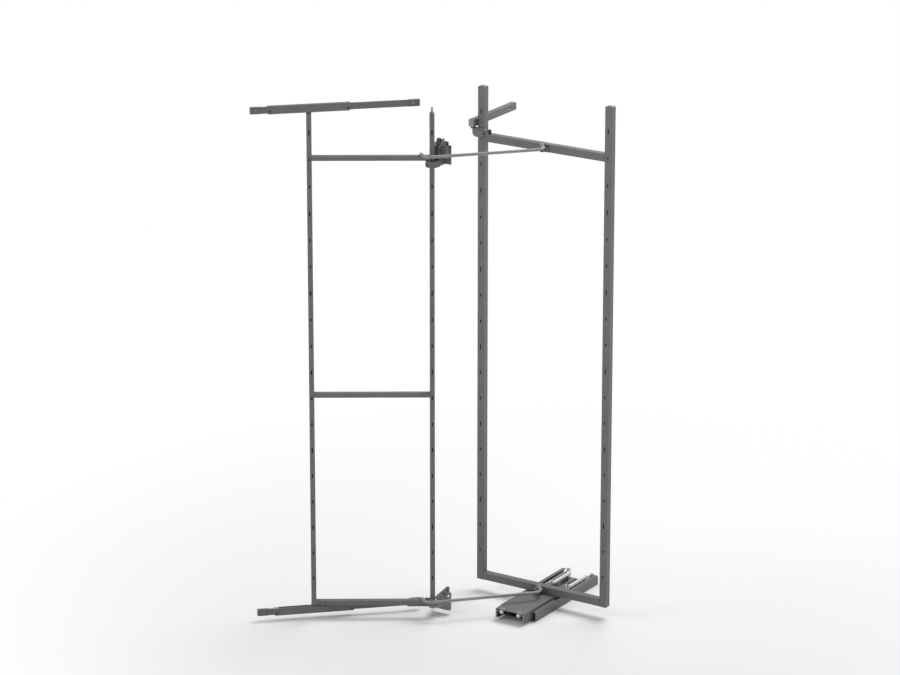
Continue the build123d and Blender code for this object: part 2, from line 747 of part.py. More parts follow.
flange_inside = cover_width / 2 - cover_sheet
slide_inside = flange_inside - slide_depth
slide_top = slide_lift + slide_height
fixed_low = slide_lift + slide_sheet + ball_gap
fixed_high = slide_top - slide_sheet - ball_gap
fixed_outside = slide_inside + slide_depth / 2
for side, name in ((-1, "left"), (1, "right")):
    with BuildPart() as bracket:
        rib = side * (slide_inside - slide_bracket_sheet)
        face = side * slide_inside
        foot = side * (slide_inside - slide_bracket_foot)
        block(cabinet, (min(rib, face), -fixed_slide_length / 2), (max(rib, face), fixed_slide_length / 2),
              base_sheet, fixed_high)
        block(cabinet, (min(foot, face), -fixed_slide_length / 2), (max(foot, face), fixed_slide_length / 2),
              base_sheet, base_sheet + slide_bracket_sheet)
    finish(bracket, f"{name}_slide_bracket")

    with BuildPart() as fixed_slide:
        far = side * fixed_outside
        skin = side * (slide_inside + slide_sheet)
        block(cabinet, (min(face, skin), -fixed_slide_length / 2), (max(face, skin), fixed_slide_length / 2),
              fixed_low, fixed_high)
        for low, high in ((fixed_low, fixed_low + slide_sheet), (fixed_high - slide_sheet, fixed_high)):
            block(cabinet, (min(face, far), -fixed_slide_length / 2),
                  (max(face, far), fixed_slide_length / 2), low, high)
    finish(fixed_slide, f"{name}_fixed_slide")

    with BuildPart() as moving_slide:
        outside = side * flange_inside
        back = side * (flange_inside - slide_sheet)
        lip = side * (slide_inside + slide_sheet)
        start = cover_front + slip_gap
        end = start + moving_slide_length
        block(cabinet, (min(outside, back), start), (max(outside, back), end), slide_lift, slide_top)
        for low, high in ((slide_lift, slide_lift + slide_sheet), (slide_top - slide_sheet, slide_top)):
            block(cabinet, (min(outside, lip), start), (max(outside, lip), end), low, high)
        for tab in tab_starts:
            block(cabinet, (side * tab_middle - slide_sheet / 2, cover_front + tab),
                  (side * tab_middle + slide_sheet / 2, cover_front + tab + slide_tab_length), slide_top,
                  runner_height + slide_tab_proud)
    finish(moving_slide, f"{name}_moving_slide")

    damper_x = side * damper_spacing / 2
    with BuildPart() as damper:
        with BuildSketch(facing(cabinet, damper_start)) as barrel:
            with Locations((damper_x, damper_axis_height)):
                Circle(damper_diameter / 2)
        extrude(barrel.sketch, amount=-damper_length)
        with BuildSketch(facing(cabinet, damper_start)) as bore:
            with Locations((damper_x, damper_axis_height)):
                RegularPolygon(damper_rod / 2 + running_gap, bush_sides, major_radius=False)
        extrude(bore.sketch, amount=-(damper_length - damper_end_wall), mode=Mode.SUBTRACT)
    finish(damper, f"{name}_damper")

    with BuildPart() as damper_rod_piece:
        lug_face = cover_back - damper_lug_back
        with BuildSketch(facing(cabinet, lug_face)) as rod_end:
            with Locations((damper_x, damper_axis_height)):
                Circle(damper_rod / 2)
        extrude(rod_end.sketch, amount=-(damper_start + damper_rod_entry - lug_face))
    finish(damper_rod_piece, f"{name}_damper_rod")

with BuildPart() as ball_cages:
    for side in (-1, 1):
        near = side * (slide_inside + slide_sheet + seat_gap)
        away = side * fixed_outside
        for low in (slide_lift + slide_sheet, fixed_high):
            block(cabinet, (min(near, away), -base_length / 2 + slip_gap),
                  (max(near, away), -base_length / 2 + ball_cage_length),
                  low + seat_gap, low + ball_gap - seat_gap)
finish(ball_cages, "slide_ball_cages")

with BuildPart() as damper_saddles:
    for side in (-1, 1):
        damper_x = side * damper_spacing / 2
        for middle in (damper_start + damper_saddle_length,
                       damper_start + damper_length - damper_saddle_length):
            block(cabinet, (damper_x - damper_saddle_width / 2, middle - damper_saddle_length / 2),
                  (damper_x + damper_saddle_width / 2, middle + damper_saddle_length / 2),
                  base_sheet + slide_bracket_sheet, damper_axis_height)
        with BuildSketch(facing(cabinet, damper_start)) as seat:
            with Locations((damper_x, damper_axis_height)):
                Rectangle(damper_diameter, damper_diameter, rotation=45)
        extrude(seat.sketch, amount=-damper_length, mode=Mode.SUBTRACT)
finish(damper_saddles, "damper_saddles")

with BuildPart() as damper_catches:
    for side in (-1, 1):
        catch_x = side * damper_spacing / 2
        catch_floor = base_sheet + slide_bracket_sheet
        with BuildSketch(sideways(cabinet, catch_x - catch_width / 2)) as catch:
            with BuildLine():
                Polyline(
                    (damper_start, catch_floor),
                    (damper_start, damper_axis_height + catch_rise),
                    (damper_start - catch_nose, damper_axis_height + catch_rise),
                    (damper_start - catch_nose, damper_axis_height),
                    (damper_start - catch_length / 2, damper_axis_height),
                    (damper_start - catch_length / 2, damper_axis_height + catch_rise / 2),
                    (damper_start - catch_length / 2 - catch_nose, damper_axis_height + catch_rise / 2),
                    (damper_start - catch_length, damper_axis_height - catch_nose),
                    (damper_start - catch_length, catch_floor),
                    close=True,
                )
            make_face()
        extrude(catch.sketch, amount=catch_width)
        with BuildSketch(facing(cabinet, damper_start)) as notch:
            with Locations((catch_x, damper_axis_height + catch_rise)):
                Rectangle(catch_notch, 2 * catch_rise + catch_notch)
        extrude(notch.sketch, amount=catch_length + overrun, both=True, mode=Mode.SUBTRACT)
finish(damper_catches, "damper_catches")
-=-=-
* _To be done_: Without changing a word, restate the whole listing.

* _Output_:
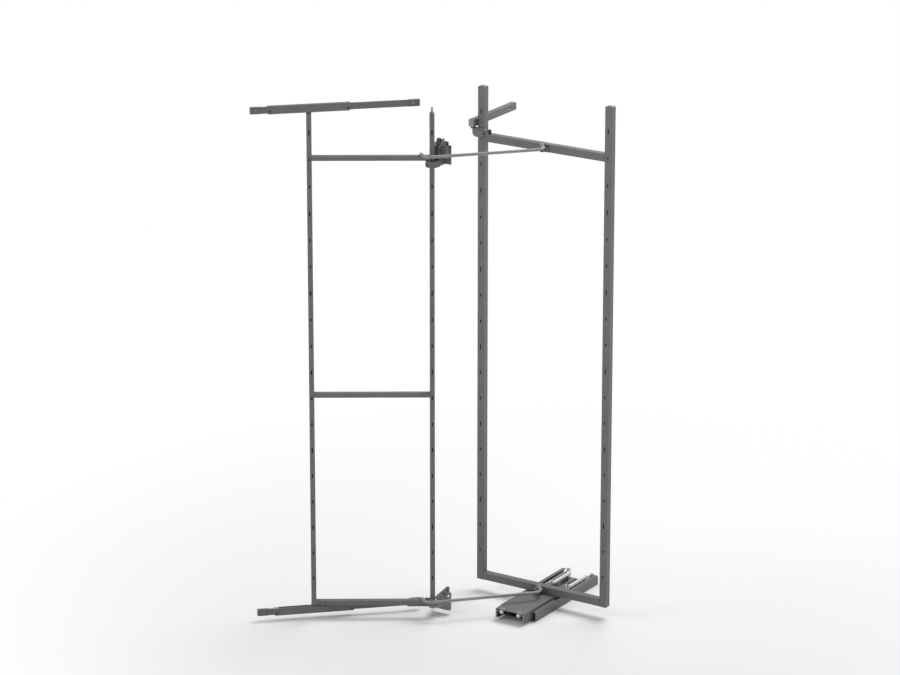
Continue the build123d and Blender code for this object: part 2, from line 747 of part.py. More parts follow.
flange_inside = cover_width / 2 - cover_sheet
slide_inside = flange_inside - slide_depth
slide_top = slide_lift + slide_height
fixed_low = slide_lift + slide_sheet + ball_gap
fixed_high = slide_top - slide_sheet - ball_gap
fixed_outside = slide_inside + slide_depth / 2
for side, name in ((-1, "left"), (1, "right")):
    with BuildPart() as bracket:
        rib = side * (slide_inside - slide_bracket_sheet)
        face = side * slide_inside
        foot = side * (slide_inside - slide_bracket_foot)
        block(cabinet, (min(rib, face), -fixed_slide_length / 2), (max(rib, face), fixed_slide_length / 2),
              base_sheet, fixed_high)
        block(cabinet, (min(foot, face), -fixed_slide_length / 2), (max(foot, face), fixed_slide_length / 2),
              base_sheet, base_sheet + slide_bracket_sheet)
    finish(bracket, f"{name}_slide_bracket")

    with BuildPart() as fixed_slide:
        far = side * fixed_outside
        skin = side * (slide_inside + slide_sheet)
        block(cabinet, (min(face, skin), -fixed_slide_length / 2), (max(face, skin), fixed_slide_length / 2),
              fixed_low, fixed_high)
        for low, high in ((fixed_low, fixed_low + slide_sheet), (fixed_high - slide_sheet, fixed_high)):
            block(cabinet, (min(face, far), -fixed_slide_length / 2),
                  (max(face, far), fixed_slide_length / 2), low, high)
    finish(fixed_slide, f"{name}_fixed_slide")

    with BuildPart() as moving_slide:
        outside = side * flange_inside
        back = side * (flange_inside - slide_sheet)
        lip = side * (slide_inside + slide_sheet)
        start = cover_front + slip_gap
        end = start + moving_slide_length
        block(cabinet, (min(outside, back), start), (max(outside, back), end), slide_lift, slide_top)
        for low, high in ((slide_lift, slide_lift + slide_sheet), (slide_top - slide_sheet, slide_top)):
            block(cabinet, (min(outside, lip), start), (max(outside, lip), end), low, high)
        for tab in tab_starts:
            block(cabinet, (side * tab_middle - slide_sheet / 2, cover_front + tab),
                  (side * tab_middle + slide_sheet / 2, cover_front + tab + slide_tab_length), slide_top,
                  runner_height + slide_tab_proud)
    finish(moving_slide, f"{name}_moving_slide")

    damper_x = side * damper_spacing / 2
    with BuildPart() as damper:
        with BuildSketch(facing(cabinet, damper_start)) as barrel:
            with Locations((damper_x, damper_axis_height)):
                Circle(damper_diameter / 2)
        extrude(barrel.sketch, amount=-damper_length)
        with BuildSketch(facing(cabinet, damper_start)) as bore:
            with Locations((damper_x, damper_axis_height)):
                RegularPolygon(damper_rod / 2 + running_gap, bush_sides, major_radius=False)
        extrude(bore.sketch, amount=-(damper_length - damper_end_wall), mode=Mode.SUBTRACT)
    finish(damper, f"{name}_damper")

    with BuildPart() as damper_rod_piece:
        lug_face = cover_back - damper_lug_back
        with BuildSketch(facing(cabinet, lug_face)) as rod_end:
            with Locations((damper_x, damper_axis_height)):
                Circle(damper_rod / 2)
        extrude(rod_end.sketch, amount=-(damper_start + damper_rod_entry - lug_face))
    finish(damper_rod_piece, f"{name}_damper_rod")

with BuildPart() as ball_cages:
    for side in (-1, 1):
        near = side * (slide_inside + slide_sheet + seat_gap)
        away = side * fixed_outside
        for low in (slide_lift + slide_sheet, fixed_high):
            block(cabinet, (min(near, away), -base_length / 2 + slip_gap),
                  (max(near, away), -base_length / 2 + ball_cage_length),
                  low + seat_gap, low + ball_gap - seat_gap)
finish(ball_cages, "slide_ball_cages")

with BuildPart() as damper_saddles:
    for side in (-1, 1):
        damper_x = side * damper_spacing / 2
        for middle in (damper_start + damper_saddle_length,
                       damper_start + damper_length - damper_saddle_length):
            block(cabinet, (damper_x - damper_saddle_width / 2, middle - damper_saddle_length / 2),
                  (damper_x + damper_saddle_width / 2, middle + damper_saddle_length / 2),
                  base_sheet + slide_bracket_sheet, damper_axis_height)
        with BuildSketch(facing(cabinet, damper_start)) as seat:
            with Locations((damper_x, damper_axis_height)):
                Rectangle(damper_diameter, damper_diameter, rotation=45)
        extrude(seat.sketch, amount=-damper_length, mode=Mode.SUBTRACT)
finish(damper_saddles, "damper_saddles")

with BuildPart() as damper_catches:
    for side in (-1, 1):
        catch_x = side * damper_spacing / 2
        catch_floor = base_sheet + slide_bracket_sheet
        with BuildSketch(sideways(cabinet, catch_x - catch_width / 2)) as catch:
            with BuildLine():
                Polyline(
                    (damper_start, catch_floor),
                    (damper_start, damper_axis_height + catch_rise),
                    (damper_start - catch_nose, damper_axis_height + catch_rise),
                    (damper_start - catch_nose, damper_axis_height),
                    (damper_start - catch_length / 2, damper_axis_height),
                    (damper_start - catch_length / 2, damper_axis_height + catch_rise / 2),
                    (damper_start - catch_length / 2 - catch_nose, damper_axis_height + catch_rise / 2),
                    (damper_start - catch_length, damper_axis_height - catch_nose),
                    (damper_start - catch_length, catch_floor),
                    close=True,
                )
            make_face()
        extrude(catch.sketch, amount=catch_width)
        with BuildSketch(facing(cabinet, damper_start)) as notch:
            with Locations((catch_x, damper_axis_height + catch_rise)):
                Rectangle(catch_notch, 2 * catch_rise + catch_notch)
        extrude(notch.sketch, amount=catch_length + overrun, both=True, mode=Mode.SUBTRACT)
finish(damper_catches, "damper_catches")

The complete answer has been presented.